Certain Business Combination Restrictions
West Virginia corporate law does not contain statutory provisions restricting certain business combinations. Additionally, the Company’s Amended Articles of Incorporation do not contain special provisions relating to business combinations with interested parties.
Redemption Rights
Common stock is not subject to redemption provisions.
Restrictions on Ownership
The Bank Holding Company Act of 1956, as amended (“BHC Act”), generally prohibits any company that is not engaged in banking activities and activities that are permissible for a bank holding company or a financial holding company from acquiring control of City Holding.
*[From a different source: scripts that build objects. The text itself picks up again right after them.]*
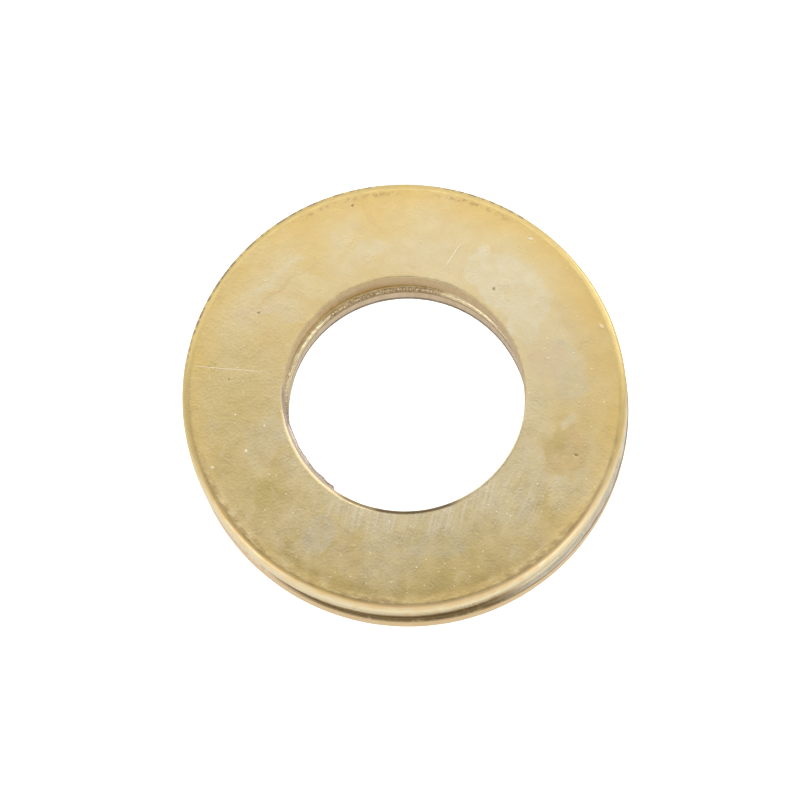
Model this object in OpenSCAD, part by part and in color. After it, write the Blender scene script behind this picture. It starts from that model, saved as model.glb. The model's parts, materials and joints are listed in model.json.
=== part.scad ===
// Two loose flat washers for a 12 mm bolt, stamped from one size of sheet and lying one on the other.
// The origin is at the middle of the stack on the surface that it lies on, +Z up.

/* [Washer] */
// Outside diameter of each washer
outer_d = 24; // [20:0.5:30]
// Diameter of the bore, measured on its sheared land
bore_d = 13; // [10:0.5:16]
// Thickness of the sheet
thickness = 1.6; // [1:0.1:3]

/* [Stamped edges] */
// Radius that the press rolls onto one corner of the rim
rim_roll_r = 0.4; // [0.05:0.05:0.45]
// Radius that the press rolls onto one corner of the bore
bore_roll_r = 0.25; // [0.05:0.05:0.45]
// Share of the thickness that tears instead of being sheared
torn_share = 0.3; // [0.1:0.05:0.5]
// How far the torn zone falls back from the sheared land
torn_back = 0.02; // [0.01:0.01:0.2]

/* [Stack] */
// Sideways slip between the two washers, with the lower one to the right
slip_x = 0.20; // [0:0.01:0.4]
// Front to back slip between the two washers, with the lower one to the front
slip_y = 0.24; // [0:0.01:0.4]

/* [Hidden] */
$fn = 128;
bore_r = bore_d / 2;
outer_r = outer_d / 2;
torn_h = thickness * torn_share;
stack_h = 2 * thickness;
cut_over = 0.5;

// What is cut from a square corner at the 2-D origin to leave it rolled to radius r
module rolled_corner(r) {
  difference() {
    translate([-cut_over, -cut_over]) square(r + cut_over);
    translate([r, r]) circle(r = r);
  }
}

// Half cross-section of a washer: the bore is punched downwards, so it rolls on top and tears below,
// and the rim is blanked against its die from below, so it rolls below and tears on top
module half_section() {
  difference() {
    polygon([
      [bore_r + torn_back, 0],
      [bore_r, torn_h],
      [bore_r, thickness],
      [outer_r - torn_back, thickness],
      [outer_r, thickness - torn_h],
      [outer_r, 0]
    ]);
    translate([bore_r, thickness]) mirror([0, 1]) rolled_corner(bore_roll_r);
    translate([outer_r, 0]) mirror([1, 0]) rolled_corner(rim_roll_r);
  }
}

// One washer standing on its rolled rim, with the rolled edge of the bore on top
module stamped_washer() rotate_extrude() half_section();

module lower_washer() {
  color("darkgoldenrod")
    translate([slip_x / 2, -slip_y / 2, 0]) stamped_washer();
}

// The same stamping turned over, on top of the lower one
module upper_washer() {
  color("palegoldenrod")
    translate([-slip_x / 2, slip_y / 2, stack_h]) rotate([180, 0, 0]) stamped_washer();
}

lower_washer();
upper_washer();
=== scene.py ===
"""Two loose flat washers in yellow zinc plate, lying one on the other on a white floor."""

import json
import math

import bpy
import numpy as np
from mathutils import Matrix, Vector


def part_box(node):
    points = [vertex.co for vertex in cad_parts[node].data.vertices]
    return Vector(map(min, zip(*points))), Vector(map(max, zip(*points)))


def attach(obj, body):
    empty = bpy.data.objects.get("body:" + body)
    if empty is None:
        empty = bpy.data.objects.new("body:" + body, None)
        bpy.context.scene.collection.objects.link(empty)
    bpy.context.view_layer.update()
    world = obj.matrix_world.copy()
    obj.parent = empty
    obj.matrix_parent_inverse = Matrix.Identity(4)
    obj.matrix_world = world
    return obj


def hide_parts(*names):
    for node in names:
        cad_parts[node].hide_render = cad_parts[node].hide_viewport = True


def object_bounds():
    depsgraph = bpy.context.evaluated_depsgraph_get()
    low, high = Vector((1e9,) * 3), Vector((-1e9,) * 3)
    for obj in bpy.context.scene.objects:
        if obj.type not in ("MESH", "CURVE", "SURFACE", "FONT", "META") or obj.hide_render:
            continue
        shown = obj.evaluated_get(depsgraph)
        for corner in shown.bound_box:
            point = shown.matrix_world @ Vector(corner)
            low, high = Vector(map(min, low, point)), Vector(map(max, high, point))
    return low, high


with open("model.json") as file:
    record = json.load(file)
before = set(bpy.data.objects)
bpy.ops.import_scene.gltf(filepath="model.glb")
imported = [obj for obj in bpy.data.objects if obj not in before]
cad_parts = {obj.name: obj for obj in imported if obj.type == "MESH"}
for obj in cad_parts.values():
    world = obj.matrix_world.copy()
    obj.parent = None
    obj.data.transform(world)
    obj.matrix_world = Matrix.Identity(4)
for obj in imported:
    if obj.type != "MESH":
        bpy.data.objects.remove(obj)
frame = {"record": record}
cad_low, cad_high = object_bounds()

# ---- Sizes, in metres ----
MM = 0.001
MOUNTS = {mount["name"]: mount for mount in frame["record"]["mounts"]}
BORE_R = MOUNTS["upper_bore"]["dims"]["r_mm"] * MM

# The cut edges, as the press leaves them, and the raised lip inside the rim
RIM_ROLL = 0.40 * MM
BORE_ROLL = 0.25 * MM
TORN_SHARE = 0.3
TORN_BACK = 0.02 * MM
RIM_EDGE = 0.12 * MM
BORE_EDGE = 0.04 * MM
LIP = 0.015 * MM
LIP_FROM_R = 11.10 * MM
LIP_TO_R = 11.58 * MM

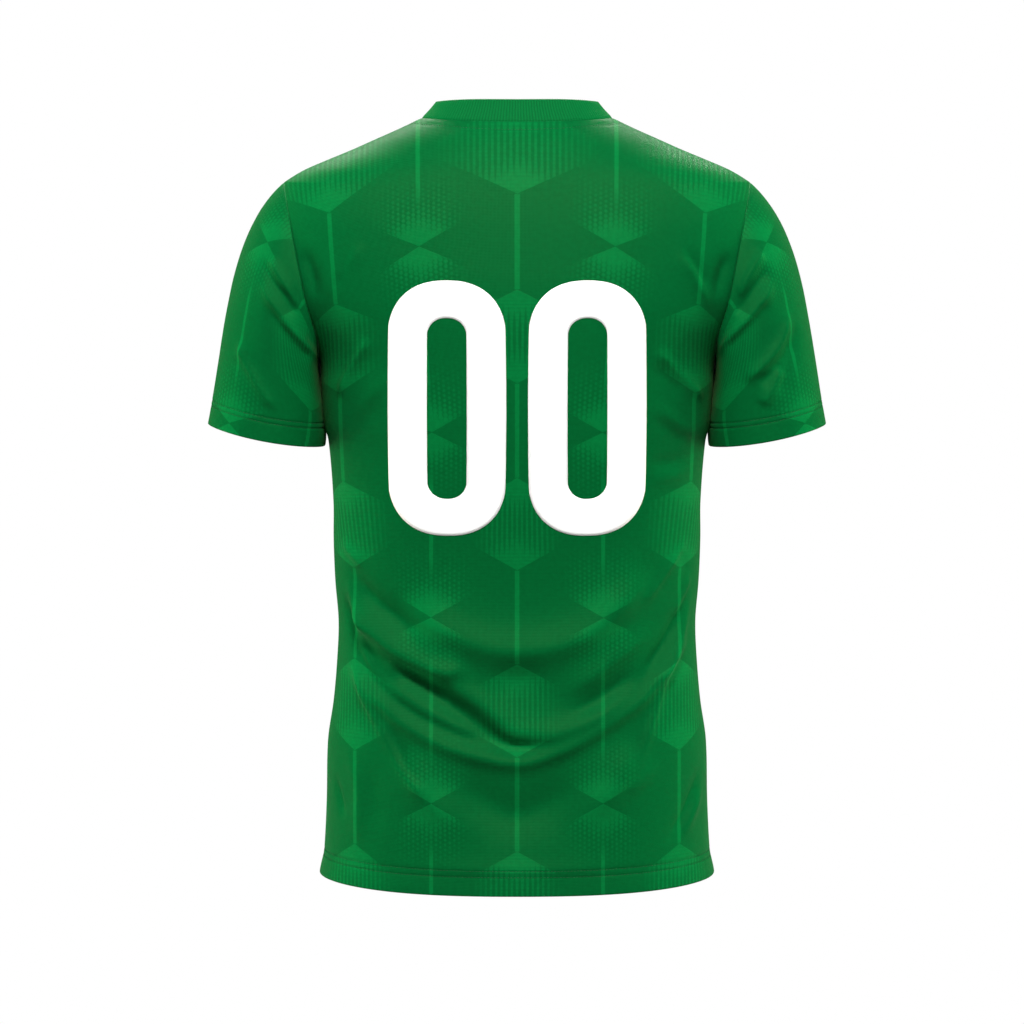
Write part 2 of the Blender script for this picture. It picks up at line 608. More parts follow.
# How far from a seam, and from a hem or cuff, the mesh has its closer rows.
seamSteps = np.array([0.0, 0.0007, 0.0014, 0.0022, 0.0034])
hemSteps = np.concatenate([
    [0, 0.0006, 0.0014, 0.003, 0.006, 0.009, 0.012, 0.0145],
    np.arange(0.0158, 0.0248, 0.00062)    # under the twin stitch lines
])


def panelLevels():
    hemZone = body["hemLevel"] + hemSteps
    plainCount = int((body["armpitLevel"] - hemZone[-1]) / body["cellHeight"])
    plain = np.linspace(hemZone[-1], body["armpitLevel"], plainCount + 1)[1:]
    middle = (body["armpitLevel"] + body["shoulderTipLevel"]) / 2
    half = (body["shoulderTipLevel"] - body["armpitLevel"]) / 2
    turn = np.linspace(0, math.pi, 2001)
    seam = np.stack([half * np.cos(turn), body["armholeHalfDepth"] * np.sin(turn)], axis=-1)
    length = runAlong(seam)
    even = np.interp(np.linspace(0, length[-1], body["armholeRows"] + 1), length, turn)
    armhole = middle - half * np.cos(even[1:])
    shoulder = np.linspace(body["shoulderTipLevel"], body["neckLevel"], body["shoulderRows"] + 1)[1:]
    nearNeck = body["neckLevel"] - np.array([0.0010, 0.0004])
    return np.concatenate([hemZone, plain, armhole, shoulder[:-1], nearNeck, shoulder[-1:]])


def panelAcross(columns):
    halfLength = 0.245
    nearEdge = 1 - seamSteps / halfLength
    half = np.linspace(0, nearEdge[-1], columns // 2 + 1)[:-1]
    positive = np.concatenate([half, nearEdge[::-1]])
    return np.concatenate([positive[::-1], -positive[1:]])


def printOnPanel(points, plainLevels):
    # the print's own plane: across the cloth from the mid-plane, and up it
    s = printLayout
    pitch = s["columnPitch"]
    middle = points.shape[1] // 2
    run = alongGrid(points, 1)
    run = run - run[:, middle:middle + 1]
    near = np.interp(plainLevels, printFit["level"], printFit["near"])
    far = np.interp(plainLevels, printFit["level"], printFit["far"])
    drop = np.interp(plainLevels, printFit["level"], printFit["drop"])
    across = np.empty(points.shape[:2])
    level = np.empty(points.shape[:2])
    for i, row in enumerate(points):
        half = np.abs(row[middle:, 0])
        halfRun = np.abs(run[i, middle:])
        beyond = halfRun[-1] - half[-1]
        runNear = np.interp(near[i], half, halfRun) if near[i] < half[-1] else near[i] + beyond
        runFar = np.interp(far[i], half, halfRun) if far[i] < half[-1] else far[i] + beyond
        bend = (2 * pitch / runFar - pitch / runNear) / (runFar - runNear)
        scale = pitch / runNear - bend * runNear
        away = np.abs(run[i])
        alongCloth = scale * away + bend * away ** 2
        flatBend = (2 * pitch / far[i] - pitch / near[i]) / (far[i] - near[i])
        out = np.abs(row[:, 0])
        seenFlat = (pitch / near[i] - flatBend * near[i]) * out + flatBend * out ** 2
        nearTop = smoothStep(s["yokeStart"], s["yokeFull"], plainLevels[i])
        across[i] = np.sign(row[:, 0]) * (alongCloth + (seenFlat - alongCloth) * nearTop)
        level[i] = row[:, 2] + drop[i] * (away / runFar) ** 2
    return np.stack([across, level], axis=-1)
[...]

Control is generally defined as ownership of 25% or more of the voting stock or other exercise of a controlling influence. Under the BHC Act, any existing bank holding company would require the prior approval of the Federal Reserve Board of Directors before acquiring 5% or more of the voting stock of City Holding. In addition, the Change in Bank Control Act of 1978, as amended (“CBC Act”), prohibits a person or group of persons from acquiring “control” of a bank holding company unless the Federal Reserve Board of Directors has been notified and has not objected to the transaction. Under a rebuttable presumption established by the Federal Reserve Board of Directors, the acquisition of 10% or more of a class of voting stock of a bank holding company with a class of securities registered under Section 12 of the Exchange Act, such as City Holding, would, under the circumstances set forth in the presumption, constitute acquisition of control of the bank holding company and require notification and non-objection by the Federal Reserve Board of Directors.
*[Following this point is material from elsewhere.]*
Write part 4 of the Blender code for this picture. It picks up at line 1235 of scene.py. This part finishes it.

Certain Provisions of Our Amended Articles of Incorporation and Bylaws
Advance Notice for Shareholder Proposals and Director Nominations
Our Bylaws contain provisions requiring that timely advance notice be delivered to the Company of any director nominations or other business to be properly brought at an annual meeting by a shareholder. Generally, to be timely, a shareholder’s notice must be delivered to the Company’s secretary not less than 120 calendar days prior to the first anniversary of the previous year’s annual meeting. If no annual meeting was held in the previous year or the date of the annual meeting was changed by more than 30 days from the anniversary date of the previous year’s annual meeting, notice by the shareholder must be so received not later than 120 calendar days prior to such annual meeting or 10 calendar days following the date on which public announcement of the date of the meeting is first made. These requirements are in addition to those set forth in the regulations adopted by the SEC under the Exchange Act.
Special Meetings of the Shareholders
Our Bylaws provide that special meetings of the shareholders may be called at any time by the board of directors or by the president and secretary, or by three or more shareholders holding together not less than ten percent of the capital stock of the Company. Only such business brought pursuant to the Company’s notice of meeting is to be conducted at such meeting. If directors are to be elected at a special meeting, nominations of persons for election to the board of directors may be made at such special meeting of shareholders by either the board of directors or by any shareholder entitled to vote at the meeting who complies with notice procedures and who is shareholder of record at the time such notice is delivered to the secretary. Generally, nominations by shareholders of persons for election to the board of directors may be made so long as notice is delivered to the secretary of the Company not later than 150 calendar days prior to such special meeting, or 10 calendar days following the date on which public announcement of the date of the special meeting and of the nominees to be elected as such meeting is first made.
Amendment of Articles of Incorporation and Bylaws
Under West Virginia law, amending the Company’s Amended Articles of Incorporation requires adoption by the board of directors and the affirmative vote of a majority of the votes of shareholders present at a meeting with quorum. If any class or series of shares is entitled to vote as a separate group on the amendment, the affirmative vote of a majority of the votes of shareholders in the separate voting group present at a meeting with quorum is also required. West Virginia law provides that a corporation can require a greater number of affirmative shareholder votes to amend the Amended Articles of Incorporation; the Company’s Amended Articles of Incorporation do not require a greater vote. Under certain circumstances, the board of directors can amend the Amended Articles of Incorporation without shareholder approval.
The Company’s Bylaws may be amended by a majority vote of the shareholders or board of directors.
Potential Anti-Takeover Effect
Certain provisions of our Bylaws and Amended Articles of Incorporation could make the acquisition of control of our company more difficult, including those that provide as follows:
• | Our Bylaws limit the ability of shareholders to call a special meeting except in compliance with the procedures describe above, which require three or more of our shareholders holding together not less than ten percent of the capital stock of the Company to request a special meeting; |
• | Our board of directors fixes the size of the board of directors, may create new directorships, and may appoint new directors to serve in such newly-created positions until the next election of one or more directors by shareholders; and |
• | We have advance notice procedures with respect to shareholder proposals and the nomination of candidates for elections as directors. |
These provisions are expected to discourage coercive takeover practices and inadequate takeover bids. They are also designed, in part, to encourage persons seeking to acquire control of the Company to first negotiate with our board of directors. We believe that the benefits of increased protection give us the potential ability to negotiate with the proponent of an unfriendly or unsolicited proposal to acquire or restructure us and that these benefits outweigh the disadvantages of discouraging the proposals. Negotiating with the proponent could result in an improvement of the terms of the proposal.